ATLANTA - Bucking the trend in many other wealthy industrialized nations, the United States seems to be experiencing a baby boomlet, reporting the largest number of children born in 45 years.

The nearly 4.3 million births in 2006 were mostly due to a bigger population, especially a growing number of Hispanics. That group accounted for nearly one-quarter of all U.S. births, but non-Hispanic white women and other racial and ethnic groups were having more babies, too.

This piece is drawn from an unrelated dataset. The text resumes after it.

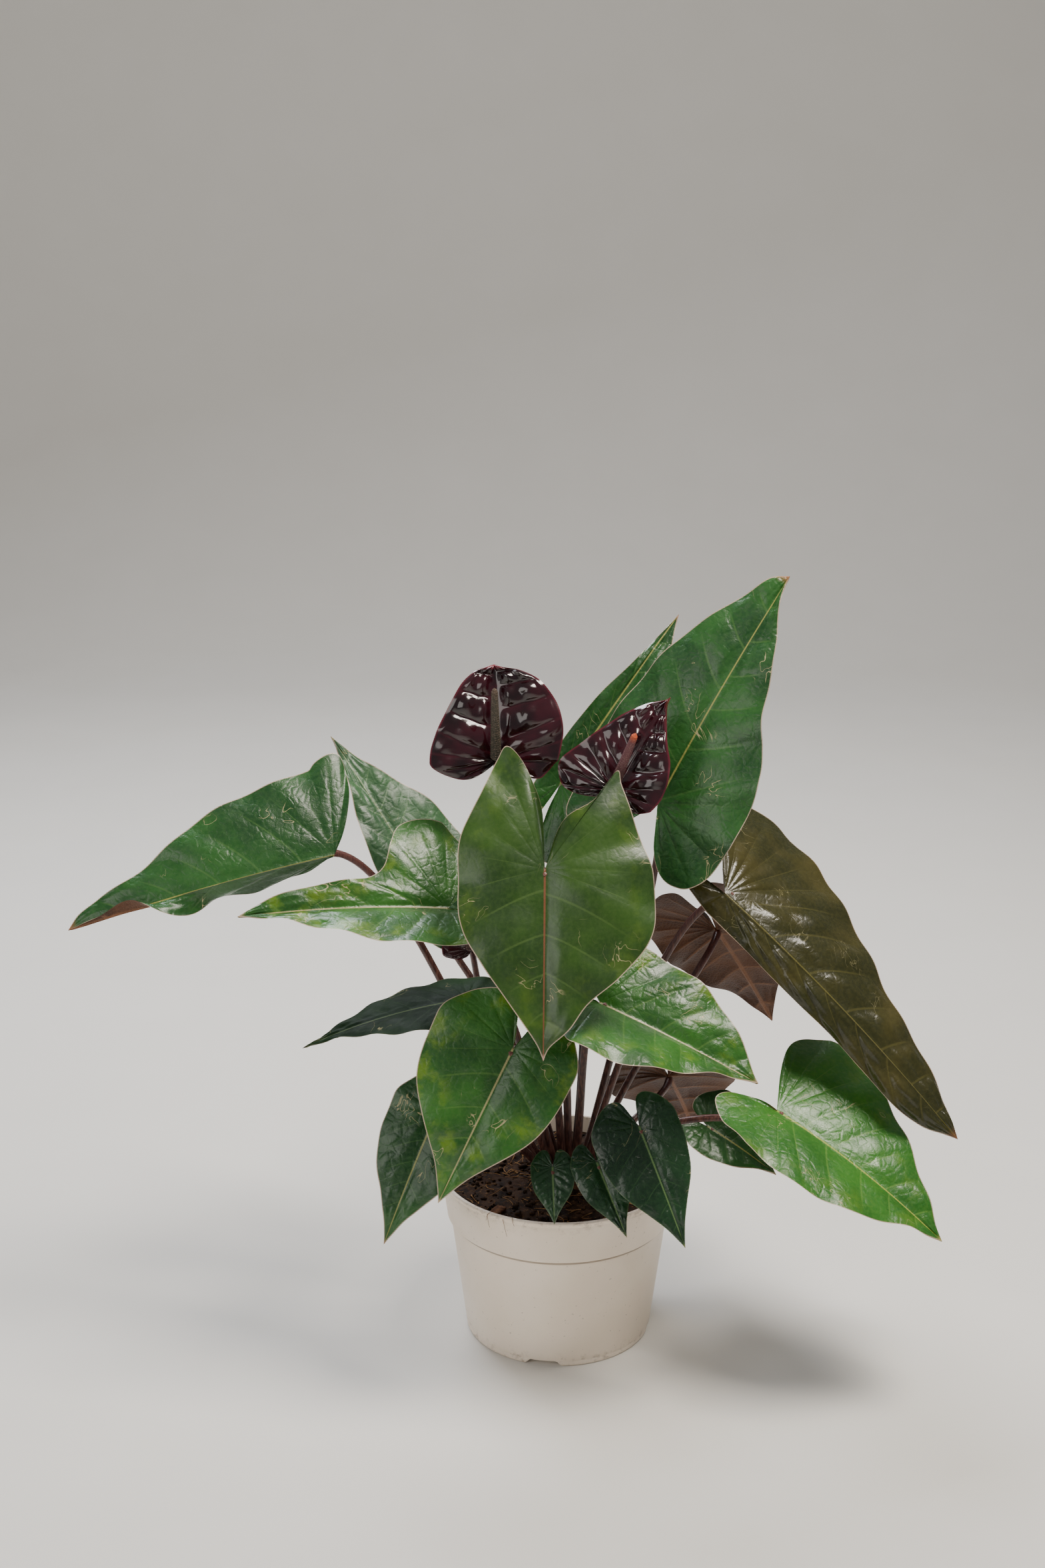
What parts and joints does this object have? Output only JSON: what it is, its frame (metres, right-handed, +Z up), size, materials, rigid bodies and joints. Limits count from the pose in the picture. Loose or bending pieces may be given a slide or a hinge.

An Associated Press review of birth numbers dating to 1909 found the total number of U.S. births was the highest since 1961, near the end of the baby boom. An examination of global data also shows that the United States has a higher fertility rate than every country in continental Europe, as well as Australia, Canada and Japan. Fertility levels in those countries have been lower than the U.S. rate for several years, although some are on the rise, most notably in France.

Experts think there is a mix of reasons: a decline in contraceptive use, a drop in access to abortion, poor education and poverty.

There are cultural reasons as well. Hispanics as a group have higher fertility rates, about 40 percent higher than the U.S. overall. To many economists and policymakers, the increase in births is good news. The U.S. fertility rate - the number of children a woman is expected to have in her lifetime - reached 2.1. That's the "magic number" needed for a populace to replace itself.

Countries with much lower rates - such as Japan and Italy, both with a rate of 1.3 - face future labor shortages and eroding tax bases as they fail to reproduce enough to take care of their aging elders.

The higher fertility rate isn't all good. Last month, the CDC reported that America's teen birth rate rose for the first time in 15 years.

The same report also showed births becoming more common in nearly every age and racial or ethnic group. Birth rates increased for women in their 20s, 30s and early 40s, not just teens. They rose for whites, blacks, Hispanics, American Indians and Alaska Natives. The rate for Asian women stayed about the same.